Des enseignants laissés à eux-mêmes

Lettre adressée au ministre de l’Éducation Sébastien Proulx
J'apprécie les nombreux efforts que vous faites pour revaloriser le merveilleux métier d’enseignante que j’ai exercé durant 37 ans. La reconnaissance passe, vous le savez très bien, par un rehaussement important du salaire et des conditions de travail. Mais laissons aux syndicats la tâche de négocier ces aspects avec vous. Abordons plutôt la formation continue et l’évaluation des enseignantes.
À cause de compressions majeures, il y a une quinzaine d’années, le ministère de l’Éducation a confié la responsabilité qu’il détenait en matière de perfectionnement des enseignantes aux commissions scolaires. Or, ces dernières, victimes année après année de nouvelles compressions à ce chapitre, ne peuvent plus offrir autant de sessions de formation sur les lieux de travail. Les enseignantes se tournent donc vers les congrès des différentes associations professionnelles pour pallier ce manque, mais là aussi, compressions dans les écoles ! Peu d’enseignantes gagnantes au « bingo » pour assister à ces congrès de ressourcement professionnel. Souvent, l’école n’a pas le budget pour payer la suppléante lorsque l’enseignante est libérée pour assister à ces formations.

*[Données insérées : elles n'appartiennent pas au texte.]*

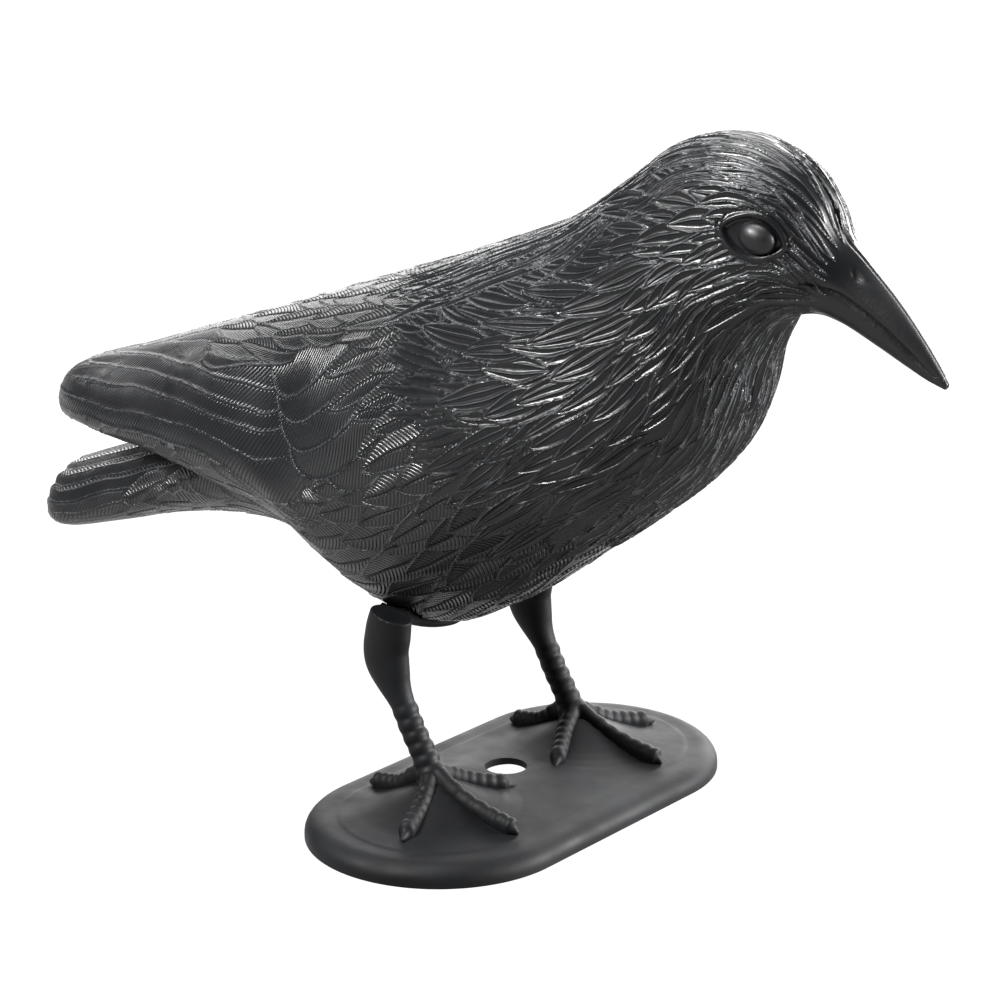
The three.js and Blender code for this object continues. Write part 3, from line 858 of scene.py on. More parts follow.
def neck_slant(place, turn):
    """The strands on the side of the neck turn up towards the back."""
    side_of_neck = ridge(turn - neck_turn, neck_turn_wide) * smooth_step(place, *neck_begins)
    side_of_neck = side_of_neck * (1 - smooth_step(place, *neck_ends))
    return neck_most * side_of_neck


turned = dict(slant=neck_slant, steps=5, loose=0.24)
strand_fields = (
    (under_strand, (6.2, 12.0), (0.07, 0.3), 12, 3.6, 30, 2.1, dict(turned, loose=0.2)),
    (throat_strand, (8.0, 12.0), (0.27, 0.5), 14, 6.2, 31, 3.4, even),
    (strand, (8.4, 11.4), (0.10, 0.29), 15, 7.8, 32, 4.3, dict(turned, steps=6)),
    (comb_strand, (7.0, 11.8), (0.0, 0.12), 17, 3.0, 42, 1.8, even),
    (throat_strand, (3.5, 8.2), (0.255, 0.5), 10, 4.2, 24, 2.4, even),
    (looped_strand, (5.7, 8.4), (0.13, 0.29), 9.5, 5.8, 21, 3.2, turned),
    (comb_strand, (3.5, 7.4), (0.0, 0.15), 13, 2.7, 32, 1.6, even),
    (face_strand, (3.5, 5.6), (0.13, 0.30), 8, 2.3, 19, 1.25, even),
)
laid = 0
for kind, places, turns, row, column, length, half_width, lie in strand_fields:
    sizes = dict(row=row, column=column, length=length, half_width=half_width)
    laid += lay_field(body_ribs, kind, places, turns, **sizes, **lie)
print("head, neck and breast:", laid, "strands")

# %% [markdown]
# The face is cut last, over the strands. The eyelids are a lens of two arcs with a rounded lip,
# a crease round it and a socket inside, in which the eye will sit. Like the mouth, the nostril
# and the slot they are drawn in the side view, as a height that follows from the distance to a
# line.

# %% Eyelids
lid_at, lid_length, lid_height, lid_tilt = (-107.6, 217.8), 20.6, 13.8, 0.27
lid_edge_width, lid_lift, socket_depth = 1.1, 0.6, 1.1
crease_depth, crease_at, crease_width = 0.3, 1.2, 0.5
strands_end, lip_outer = (-1.8, -0.5), (-0.7, 0.2)
face_from, face_beside = -90, 8


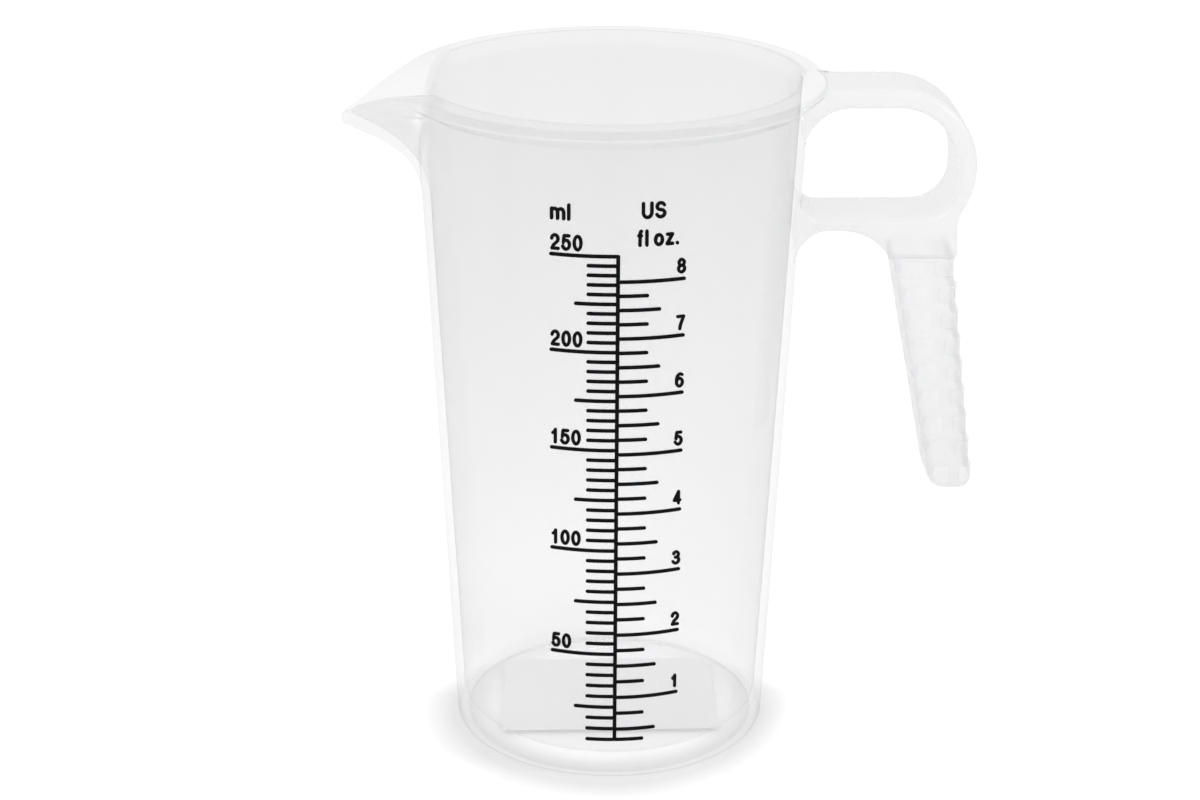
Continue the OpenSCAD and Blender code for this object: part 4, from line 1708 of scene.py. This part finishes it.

Que faudra-t-il faire pour assurer une formation continue ?
Nous, comme enseignantes, devons évaluer chaque enfant et faire un plan à chaque étape pour l’aider à maintenir ses forces, d’une part, et à relever ses défis, d’autre part. Les directions d’école ont tout le pouvoir nécessaire pour « évaluer » les enseignantes, mais elles ne le prennent pas. Jamais, en 37 ans, une direction d’école ne m’a offert de regarder avec moi mes forces et mes faiblesses dans l’exercice de ma fonction. Jamais on ne m’a offert de venir observer mes interventions en classe dans le but d’en souligner les bonnes et de m’aider avec ce qui m’apportait des difficultés. Jamais on ne m’a offert de faire avec moi une évaluation formative. Une fois en 37 ans, parce que j’ai insisté, la directrice l’a fait et, à la fin de ces 45 minutes de respect et d’ouverture de part et d’autre, elle m’a demandé : « Comment puis-je t’aider à relever l’un de tes défis ? » C’est exactement ce qu’on attend d’un bon gestionnaire. On devait se revoir à la fin de l’année pour faire le bilan, mais elle n’en a pas eu le temps. L’aide qu’elle devait me trouver n’a pas pu m’être offerte parce que le conseiller pédagogique en informatique, débordé par l’instauration chaotique des tableaux blancs, ne pouvait répondre aux demandes individuelles.
La grande majorité des directions d’école sont, au fil des ans, devenues des gestionnaires plutôt que des leaders pédagogiques, comme on le souhaiterait pour une institution vouée à l’éducation des enfants. Les commissions scolaires ont, à leur tour, délégué aux directions d’école de nombreuses tâches administratives. Elles demandent aussi de plus en plus de comptes sur la réussite des élèves, ce qui amène les directions à calculer constamment un grand nombre de données et à réaliser des tableaux de toutes sortes destinés à leurs patrons. Les directions croulent sous les tâches administratives et mettent énormément d’énergie à éteindre les feux allumés par un nombre grandissant d’enfants en très grand besoin de services trop souvent inexistants. Non seulement les enseignantes sont laissées à elles-mêmes, mais l’accompagnement qui leur permettrait de ne pas quitter leur emploi après leurs cinq premières années ou d’améliorer leur pratique est absent, sauf exception. Un ordre professionnel ne viendra pas régler ce problème, Monsieur le Ministre.